Preventing SQL Injection

Parameterized Queries (Prepared Statements)

The most effective defense against SQL injection is using parameterized queries, also called prepared statements. Instead of concatenating user input into the SQL string, you define the query structure with placeholders and pass the user input as separate parameters. The database treats the parameters as data, not executable SQL code.

Example in PHP with PDO:

$stmt = $pdo->prepare('SELECT * FROM users WHERE username = :username AND password = :password');
$stmt->execute(['username' => $username, 'password' => $password]);

Even if the attacker submits ' OR '1'='1' -- as the username, the database treats the entire string as a literal value to compare against, not as part of the SQL syntax.

Stored Procedures

Stored procedures can provide protection when implemented correctly, but they are not automatically safe.
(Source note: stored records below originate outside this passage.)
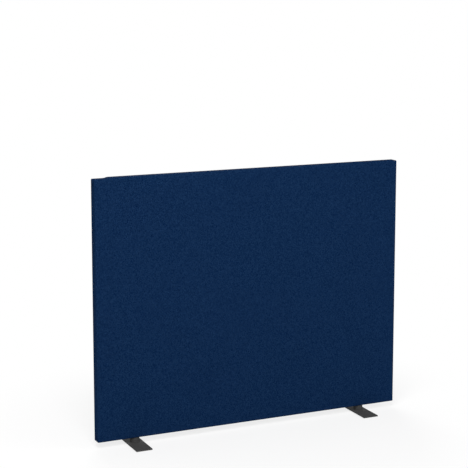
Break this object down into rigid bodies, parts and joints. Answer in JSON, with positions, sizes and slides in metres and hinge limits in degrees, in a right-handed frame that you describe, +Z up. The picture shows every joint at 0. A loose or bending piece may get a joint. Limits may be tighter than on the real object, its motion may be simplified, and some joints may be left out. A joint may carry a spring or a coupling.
{
  "type": "freestanding screen",
  "caption": "Low freestanding office screen: a fabric-covered upright panel carried by flat steel plate feet, with a small gap above the floor.",
  "frame": {"origin": "on the floor under the middle of the panel, at the underside of the foot pads", "axes": "+X along the panel's width to the right seen from the front, +Y from the front to the back, +Z up"},
  "size_m": [1.5, 0.25, 1.2],
  "materials": {
    "cover_fabric": "matte",
    "padding_felt": "matte",
    "infill_felt": "matte",
    "frame_timber": "matte",
    "hardboard": "matte",
    "tack_card": "matte",
    "feet_steel": "satin",
    "zinc_steel": "satin",
    "staple_wire": "satin",
    "pad_rubber": "matte"
  },
  "bodies": {
    "root": {"front_cover": "cover_fabric", "rear_cover": "cover_fabric", "front_padding": "padding_felt", "rear_padding": "padding_felt", "top_wadding": "padding_felt", "left_wadding": "padding_felt", "right_wadding": "padding_felt", "front_board": "hardboard", "rear_board": "hardboard", "top_rail": "frame_timber", "bottom_rail": "frame_timber", "left_stile": "frame_timber", "right_stile": "frame_timber", "left_stud": "frame_timber", "centre_stud": "frame_timber", "right_stud": "frame_timber", "left_foot_block": "frame_timber", "right_foot_block": "frame_timber", "far_left_infill": "infill_felt", "left_infill": "infill_felt", "right_infill": "infill_felt", "far_right_infill": "infill_felt", "frame_screws": "zinc_steel", "cover_staples": "staple_wire", "top_tack_strip": "tack_card", "bottom_tack_strip": "tack_card", "left_tack_strip": "tack_card", "right_tack_strip": "tack_card", "left_foot_plate": "feet_steel", "right_foot_plate": "feet_steel", "left_spacer": "feet_steel", "right_spacer": "feet_steel", "left_foot_pads": "pad_rubber", "right_foot_pads": "pad_rubber", "foot_bolts": "zinc_steel", "threaded_inserts": "zinc_steel"}
  },
  "joints": []
}
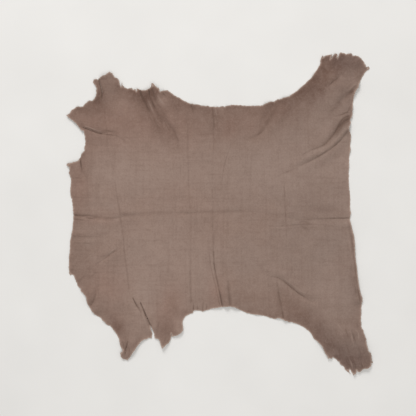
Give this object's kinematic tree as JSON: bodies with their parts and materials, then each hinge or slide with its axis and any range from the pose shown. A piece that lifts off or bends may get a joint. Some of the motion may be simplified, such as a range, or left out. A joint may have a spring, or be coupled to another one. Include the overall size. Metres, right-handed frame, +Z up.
{
  "type": "leather hide",
  "caption": "Whole tanned skin lying flat: a thin leather sheet with an irregular cut edge, shanks at its corners and low creased folds.",
  "frame": {"origin": "middle of the outline's box, on the surface that the hide lies on", "axes": "+X from the neck end to the rump along the spine, +Y across the hide, +Z up off the surface, out of the napped side"},
  "size_m": [0.9185, 0.9675, 0.0125],
  "materials": {
    "leather": "dry napped nubuck, matt taupe brown, with a paler raw cut edge"
  },
  "bodies": {
    "root": {"hide": "leather"}
  },
  "joints": []
}
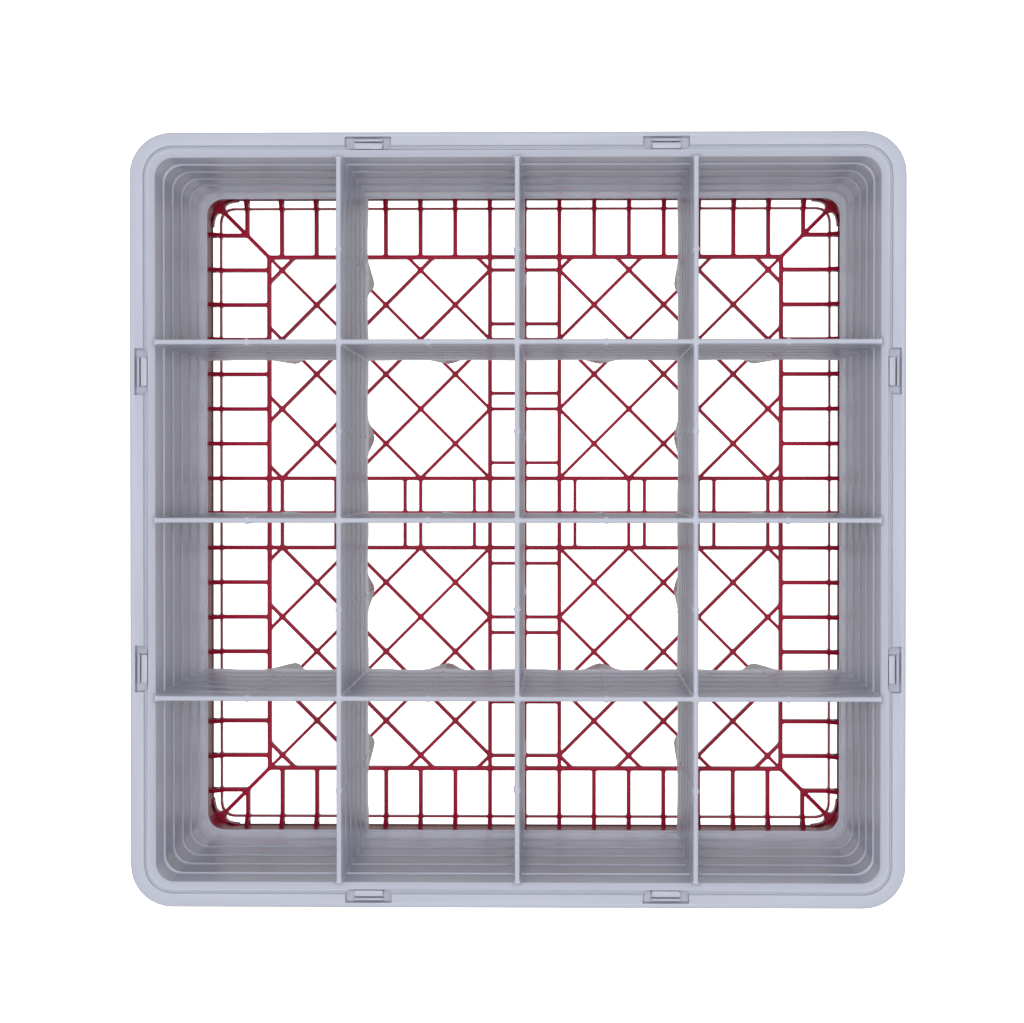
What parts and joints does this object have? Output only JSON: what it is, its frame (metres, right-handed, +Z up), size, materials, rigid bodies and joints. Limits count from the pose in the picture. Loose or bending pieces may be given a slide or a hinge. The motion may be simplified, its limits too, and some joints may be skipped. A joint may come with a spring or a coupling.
{
  "type": "compartment bottle rack",
  "caption": "Square open-floored bottle rack: a red lattice base carrying a stack of grey clip-on extender frames with crossed dividers.",
  "frame": {"origin": "centre of the underside of the base walls, on the surface that the rack stands on", "axes": "+Z up along the stacking direction; +X and +Y square to the side walls, the rack being the same from each side"},
  "size_m": [0.5, 0.5, 0.3491],
  "materials": {
    "base_plastic": "satin moulded polypropylene, deep cranberry red",
    "extender_plastic": "satin moulded polypropylene, soft cool grey"
  },
  "bodies": {
    "base": {"base_walls": "base_plastic", "base_floor_grid": "base_plastic"},
    "extender_1": {"extender_1_frame": "extender_plastic", "extender_1_divider_x1": "extender_plastic", "extender_1_divider_y1": "extender_plastic", "extender_1_divider_x2": "extender_plastic", "extender_1_divider_y2": "extender_plastic", "extender_1_divider_x3": "extender_plastic", "extender_1_divider_y3": "extender_plastic"},
    "extender_2": {"extender_2_frame": "extender_plastic", "extender_2_divider_x1": "extender_plastic", "extender_2_divider_y1": "extender_plastic", "extender_2_divider_x2": "extender_plastic", "extender_2_divider_y2": "extender_plastic", "extender_2_divider_x3": "extender_plastic", "extender_2_divider_y3": "extender_plastic"},
    "extender_3": {"extender_3_frame": "extender_plastic", "extender_3_divider_x1": "extender_plastic", "extender_3_divider_y1": "extender_plastic", "extender_3_divider_x2": "extender_plastic", "extender_3_divider_y2": "extender_plastic", "extender_3_divider_x3": "extender_plastic", "extender_3_divider_y3": "extender_plastic"},
    "extender_4": {"extender_4_frame": "extender_plastic", "extender_4_divider_x1": "extender_plastic", "extender_4_divider_y1": "extender_plastic", "extender_4_divider_x2": "extender_plastic", "extender_4_divider_y2": "extender_plastic", "extender_4_divider_x3": "extender_plastic", "extender_4_divider_y3": "extender_plastic"},
    "extender_5": {"extender_5_frame": "extender_plastic", "extender_5_divider_x1": "extender_plastic", "extender_5_divider_y1": "extender_plastic", "extender_5_divider_x2": "extender_plastic", "extender_5_divider_y2": "extender_plastic", "extender_5_divider_x3": "extender_plastic", "extender_5_divider_y3": "extender_plastic"},
    "extender_6": {"extender_6_frame": "extender_plastic", "extender_6_divider_x1": "extender_plastic", "extender_6_divider_y1": "extender_plastic", "extender_6_divider_x2": "extender_plastic", "extender_6_divider_y2": "extender_plastic", "extender_6_divider_x3": "extender_plastic", "extender_6_divider_y3": "extender_plastic"}
  },
  "joints": [
    {"name": "extender_1_lift", "type": "slide", "parent": "base", "child": "extender_1", "axis": [0, 0, 1], "range_m": [0, 0.12]},
    {"name": "extender_2_lift", "type": "slide", "parent": "extender_1", "child": "extender_2", "axis": [0, 0, 1], "range_m": [0, 0.06]},
    {"name": "extender_3_lift", "type": "slide", "parent": "extender_2", "child": "extender_3", "axis": [0, 0, 1], "range_m": [0, 0.06]},
    {"name": "extender_4_lift", "type": "slide", "parent": "extender_3", "child": "extender_4", "axis": [0, 0, 1], "range_m": [0, 0.06]},
    {"name": "extender_5_lift", "type": "slide", "parent": "extender_4", "child": "extender_5", "axis": [0, 0, 1], "range_m": [0, 0.06]},
    {"name": "extender_6_lift", "type": "slide", "parent": "extender_5", "child": "extender_6", "axis": [0, 0, 1], "range_m": [0, 0.06]}
  ]
}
If a stored procedure uses dynamic SQL with string concatenation internally, it is still vulnerable to injection.

Input Validation

Validate all user input against expected types and patterns. If a field expects a numeric ID, ensure the input contains only digits. While input validation alone is not sufficient to prevent SQL injection, it adds an important layer of defense.

Least Privilege

Configure database accounts used by your application with the minimum necessary permissions. A web application should not connect to the database as root or with permissions to drop tables, create users, or execute system commands. Limiting database privileges reduces the impact if an injection vulnerability is exploited.

WAF Rules

A Web Application Firewall detects common SQL injection patterns in HTTP requests and blocks them before they reach your application. WAF rules identify SQL keywords, operators, and encoding tricks in request parameters. While a WAF provides an important safety net, it should complement proper coding practices, not replace them. Skilled attackers can sometimes craft payloads that evade WAF signatures.

Summary

SQL injection is one of the oldest and most dangerous web vulnerabilities, but it is also one of the most preventable. Using parameterized queries consistently throughout your application eliminates the root cause of SQLi entirely. Combined with input validation, least-privilege database accounts, and WAF protection, you can effectively defend your application against this pervasive class of attacks.